YOU ARE THE CHILDREN

of Abraham Lincoln. We are at best only his step-children, children by adoption, children by force of circumstances and necessity. To you it especially belongs to sound his praises, to preserve and perpetuate his memory, to multiply his statues, to hang his pictures on your walls, and commend his example, for to you he was a great and glorious friend and benefactor. Instead of supplanting you at this altar we would exhort you to build high his monuments; let them be of the most costly material, of the most cunning workmanship; let their forms be symmetrical, beautiful and perfect; let their bases be upon solid rocks, and their summits lean against the unchanging blue overhanging sky, and let them endure forever! But while in the abundance of your wealth and in the fullness of your just and patriotic devotion you do all this, we entreat you to despise not the humble offering we this day unveil to view: for while Abraham Lincoln saved for you a country, he delivered us from a bondage, according to Jefferson, one hour of which was worse than ages of the oppression your fathers rose in rebellion to oppose. . . .

. . . When, therefore, it shall be asked what we have to do with the memory of Abraham Lincoln, or what Abraham Lincoln had to do with us, the answer is ready, full and complete. Though he loved Caesar less than Rome, though the Union was more to him than our freedom or our future, under his wise and beneficent rule we saw ourselves gradually lifted from the depths of slavery to the heights of liberty and manhood; under his wise and beneficent rule, and by measures approved and vigorously pressed by him, we saw that the handwriting of ages, in the form of prejudice and proscription, was rapidly fading away from the face of our whole country; under his rule, and in due time, about as soon after all as the country could tolerate the strange spectacle, we saw our brave sons and brothers laying off the rags of bondage, and being clothed all over in the blue uniforms of the soldiers of the United States; under his rule we saw two hundred thousand of our dark and dusky people responding to the call of Abraham Lincoln, and, with muskets on their shoulders and eagles on their buttons, timing their high footsteps to liberty and union under the national flag; under his rule we saw the independence of the black Republic of Hayti, the special object of slaveholding aversion and horror, fully recognized, and her minister, a colored gentleman, duly received here in the city of Washington; under his rule we saw 

THE INTERNAL SLAVE TRADE

which so long disgraced the nation, abolished, and slavery abolished in the District of Columbia; under his rule we saw for the first time the law enforced against the foreign slave trade and the first slave-trader hanged, like any other pirate or murderer; under his rule, assisted by the greatest captain of our age, and his inspiration, we saw the Confederate States, based upon the idea that our race must be slaves, and slaves forever, battered to pieces and scattered to the four winds; under his rule, and in the fullness of time, we saw Abraham Lincoln, after giving the slaveholders three months of grace in which to save their hateful slave system, penning the immortal paper, which, though special in its language, was general in its principles and effect, making slavery forever impossible in the United States. Though we waited long, we saw all this and more. . . .

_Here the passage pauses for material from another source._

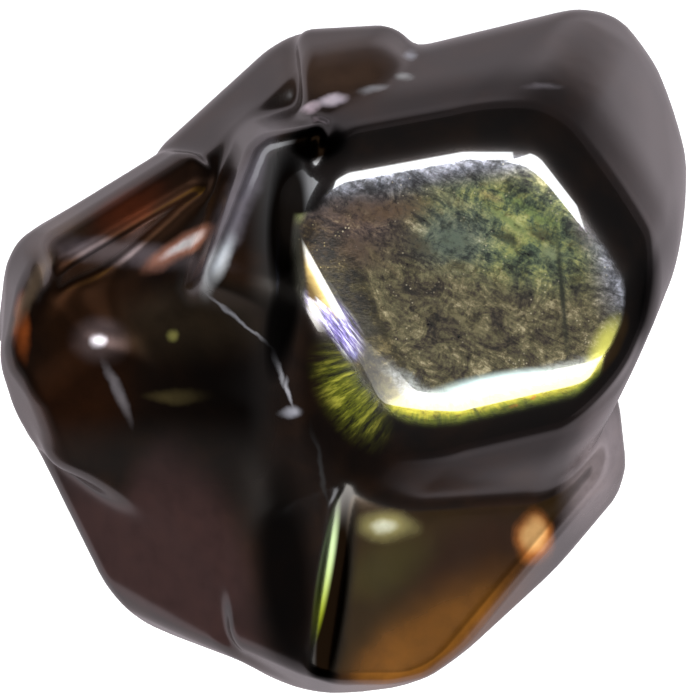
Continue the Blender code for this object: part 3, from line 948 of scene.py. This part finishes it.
def add_floor():
    """A pale light table: what the stone mirrors of it is dimmer than what the eye sees."""
    bm = bmesh.new()
    bmesh.ops.create_circle(bm, cap_ends=True, radius=TABLE_RADIUS, segments=64)
    mesh = bpy.data.meshes.new("light_table")
    bm.to_mesh(mesh)
    bm.free()
    table = bpy.data.objects.new("light_table", mesh)
    bpy.context.scene.collection.objects.link(table)
    mat = bpy.data.materials.new("light_table")
    mat.use_nodes = True
    w = Weaver(mat)
    shader = w.nodes["Principled BSDF"]
    shader.inputs["Base Color"].default_value = (0.85, 0.86, 0.87, 1.0)
    shader.inputs["Roughness"].default_value = 0.9
    shader.inputs["Specular IOR Level"].default_value = 0.0
    shader.inputs["Emission Color"].default_value = (1.0, 1.0, 1.0, 1.0)
    shader.inputs["Emission Strength"].default_value = 0.7
    place = w.nodes.new("ShaderNodeNewGeometry").outputs["Position"]
    side = w.step(w.dot(place, direction(BRIGHT_SIDE)), *MIRRORED_SIDES)
    fade = w.step(w.vector("LENGTH", place), *MIRRORED_REACH)
    glow = w.nodes.new("ShaderNodeEmission")
    glow.inputs["Color"].default_value = MIRRORED_COLOUR
    w.feed(glow.inputs["Strength"], w.both(side, fade))
    mix = w.nodes.new("ShaderNodeMixShader")
    w.feed(mix.inputs["Fac"], w.nodes.new("ShaderNodeLightPath").outputs["Is Camera Ray"])
    w.feed(mix.inputs[1], glow.outputs["Emission"])
    w.feed(mix.inputs[2], shader.outputs["BSDF"])
    w.feed(w.nodes["Material Output"].inputs["Surface"], mix.outputs["Shader"])
    mesh.materials.append(mat)


def add_world():
    """Dark room in reflections, pale where the camera sees past the table."""
    world = bpy.data.worlds.new("studio")
    bpy.context.scene.world = world
    world.use_nodes = True
    nodes, links = world.node_tree.nodes, world.node_tree.links
    nodes.clear()
    out = nodes.new("ShaderNodeOutputWorld")
    mix = nodes.new("ShaderNodeMixShader")
    room = nodes.new("ShaderNodeBackground")
    pale = nodes.new("ShaderNodeBackground")
    path = nodes.new("ShaderNodeLightPath")
    room.inputs["Color"].default_value = ROOM_COLOUR
    room.inputs["Strength"].default_value = ROOM_STRENGTH
    pale.inputs["Color"].default_value = BACKDROP
    pale.inputs["Strength"].default_value = 1.0
    links.new(path.outputs["Is Camera Ray"], mix.inputs["Fac"])
    links.new(room.outputs["Background"], mix.inputs[1])
    links.new(pale.outputs["Background"], mix.inputs[2])
    links.new(mix.outputs["Shader"], out.inputs["Surface"])


def add_lamp(name, compass, height, distance, width, depth, power, colour):
    """A soft lamp aimed at the stone, by compass direction and height in degrees."""
    data = bpy.data.lights.new(name, "AREA")
    data.shape = "RECTANGLE"
    data.size, data.size_y = width, depth
    data.energy = power
    data.color = colour
    lamp = bpy.data.objects.new(name, data)
    bpy.context.scene.collection.objects.link(lamp)
    a, e = math.radians(compass), math.radians(height)
    place = np.array([math.cos(a) * math.cos(e), math.sin(a) * math.cos(e), math.sin(e)]) * distance
    lamp.location = (place[0], place[1], place[2] + LAMP_AIM)
    lamp.rotation_euler = (math.radians(90 - height), 0, a + math.radians(90))


def add_camera(middle):
    """Straight above the stone through a long lens."""
    data = bpy.data.cameras.new("camera")
    data.lens = LENS
    data.sensor_width = SENSOR_WIDTH
    data.clip_start = 0.005
    camera = bpy.data.objects.new("camera", data)
    span = PICTURE_PIXELS * MM_PER_PIXEL * MM
    distance = span / 2 / math.tan(math.atan(SENSOR_WIDTH / 2 / LENS))
    camera.location = (
        VIEW_X * MM - middle[0] * MM,
        VIEW_Y * MM - middle[1] * MM,
        FOCUS_HEIGHT + distance,
    )
    camera.rotation_euler = (0, 0, 0)
    bpy.context.scene.collection.objects.link(camera)
    bpy.context.scene.camera = camera


middle = add_stone([(wear, *face_arrays(faces)) for wear, faces in CRYSTALS])
add_floor()
add_world()
for lamp in LAMPS:
    add_lamp(*lamp)
add_camera(middle)
bpy.context.scene.view_settings.view_transform = "Standard"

. . . I have said that President Lincoln was a white man, and shared the prejudices common to his countrymen towards the colored race. Looking back to his times and to the condition of the country, this unfriendly feeling on his part may be safely set down as one element of his wonderful success in organizing the loyal American people for the tremendous conflict before them, and bringing them safely through that conflict. His great mission was to accomplish two things; first, to save his country from dismemberment and ruin, and, second, to free his country from the great crime of slavery. To do one or the other, or both, he must have the earnest sympathy and the powerful cooperation of his loyal fellow-countrymen. Without this primary and essential condition to success, his efforts must have been vain and utterly fruitless. Had he put the abolition of slavery before the salvation of the Union, he would have inevitably driven from him a powerful class of the American people, and rendered resistance to rebellion impossible. Viewed from the genuine abolition ground, Mr. Lincoln seemed tardy, cold, dull, and indifferent; but measuring him by the sentiment of his country, a sentiment he was bound as a statesman to consult, he was swift, zealous, radical, and determined. Though Mr. Lincoln shared the prejudices of his white fellow-countrymen against the negro, it is hardly necessary to say that in his heart of hearts 

HE LOATHED AND HATED SLAVERY.

Frederick Douglass, “THE FREEDMEN’S MONUMENT TO ABRAHAM LINCOLN,” Speech, April 14, 1876, in The Frederick Douglass Papers, Series One: Speeches, Debates, and Interviews, Volume 4: 1864-1880, by Frederick Douglass, John W. Blassingame, and John R. McKivigan, (New Haven: Yale University Press, 1991), 431-437.